Retiree Health Funds Run Low, Program To Close Early
A notice in Friday's Federal Register made clear that the fund designed to help cover health insurance for early retirees would stop taking claims for expenses incurred after Dec. 31.
The Wall Street Journal: Retiree Health Fund To Close Early
The fund was set up to be available until 2014, when new rules are scheduled to take effect to make it easier for older Americans to buy insurance without the help of an employer. A federal report released at the end of October projected the fund would be tapped by September 2012, given the large amount that had already been spent to cover claims (Radnofsky, 12/9).

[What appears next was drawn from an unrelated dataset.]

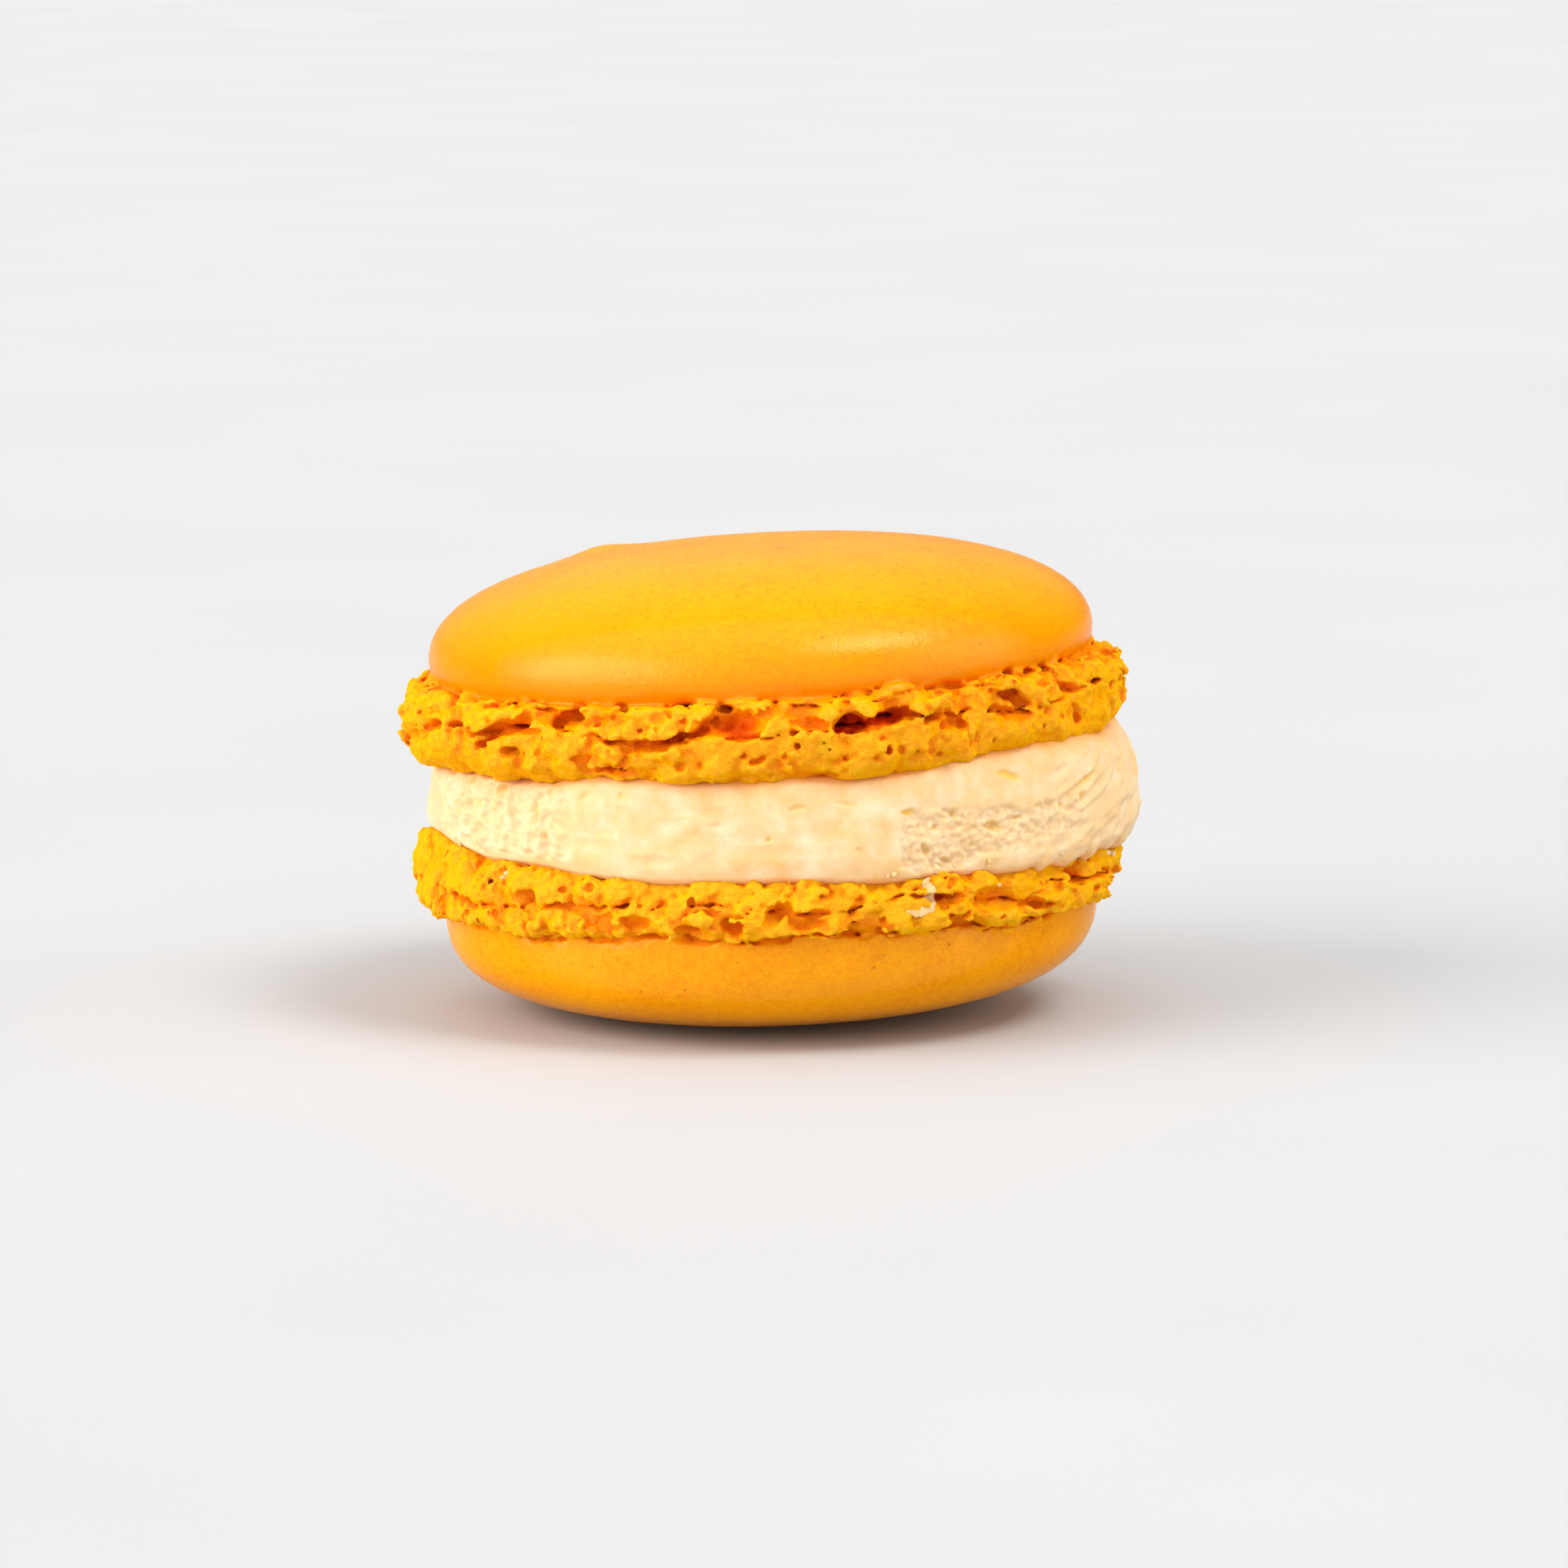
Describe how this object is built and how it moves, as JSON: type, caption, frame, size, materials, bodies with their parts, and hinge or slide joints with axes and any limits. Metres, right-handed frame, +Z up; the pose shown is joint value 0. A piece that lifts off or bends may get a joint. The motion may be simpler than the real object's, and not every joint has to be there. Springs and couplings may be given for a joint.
{
  "type": "french macaron",
  "caption": "Orange French macaron: domed almond meringue shells with ruffled, torn feet round a thick band of pale vanilla buttercream, standing on its rounded lower shell.",
  "frame": {"origin": "on the table, at the centre of the bounding box's bottom face", "axes": "+Z up. -Y is the front, the side that shows most of the torn foot. +X is the side on which the filling is thickest and bulges out"},
  "size_m": [0.0455, 0.0442, 0.0292],
  "materials": {
    "upper_meringue": "baked almond meringue: a smooth satin skin in saturated yellow-orange on the cap, with faint pores, and a rough, open, slightly glossier foam on the foot",
    "buttercream": "whipped buttercream, cream yellow, soft satin, smeared smooth in places and torn rough in others, with small pits",
    "lower_meringue": "baked almond meringue like the upper shell, a little less shiny"
  },
  "bodies": {
    "root": {"upper_shell": "upper_meringue", "filling": "buttercream", "lower_shell": "lower_meringue"}
  },
  "joints": []
}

Kaiser Health News: Fund To Help Cover Early Retirees Nearly Out Of Money
A $5 billion fund that helped cover health insurance for more than five million early retirees will stop taking claims for expenses incurred after Dec. 31 because it is running out of money, according to a notice Friday in the Federal Register (Torres, 12/9).
Meanwhile, news outlets report on the progress of health care cooperatives and health insurance brokers' plans in the wake of the administration's medical-loss ratio rule.
CQ HealthBeat: Cooperatives To 'Spread Like Wildfire,' Boosters Say
The head of a group recently formed to promote the formation of health care cooperatives under the health care law hailed the Thursday publication of a final rule governing start-up funding for the consumer-oriented health plans. John Morrison, head of the National Alliance of State Health Cooperatives, predicted that co-ops will be established in 25 states in the early going. He said in a statement Friday that the co-op movement "is spreading like wildfire" (Reichard, 12/9).
Politico Pro: Brokers Look For Next Steps On MLR Relief
A new federal health insurance rule in President Barack Obama's health care law was supposed to crack down on wasteful administrative expenses, but insurance agents and brokers say they're about to become unintended casualties. And so far, they haven't been able to get the Obama administration or Congress to do much about it. The law's medical loss ratio rule, which requires insurers to spend at least 80 percent to 85 percent of premium dollars on providing medical care, is touted as one of the law's consumer-friendly insurance market reforms — an assurance that insurers aren't wasting consumers' money on excessive advertising, administrative costs and executive salaries (Millman, 12/12).
In other health law news, a Connecticut advocacy groups files a brief in support of the overhaul's ban on pre-existing condition exclusions —
The Connecticut Mirror: Farmington Advocacy Group Files Amicus Brief In Health Reform Lawsuit
Farmington-based Advocacy for Patients with Chronic Illness has filed an amicus brief urging the U.S. Supreme Court to uphold the federal health reform law. The brief argues that one requirement of the reform law, prohibiting insurers from denying coverage to people with pre-existing conditions, is necessary to ensure that health insurance is available to all Americans (Levin Becker, 12/9).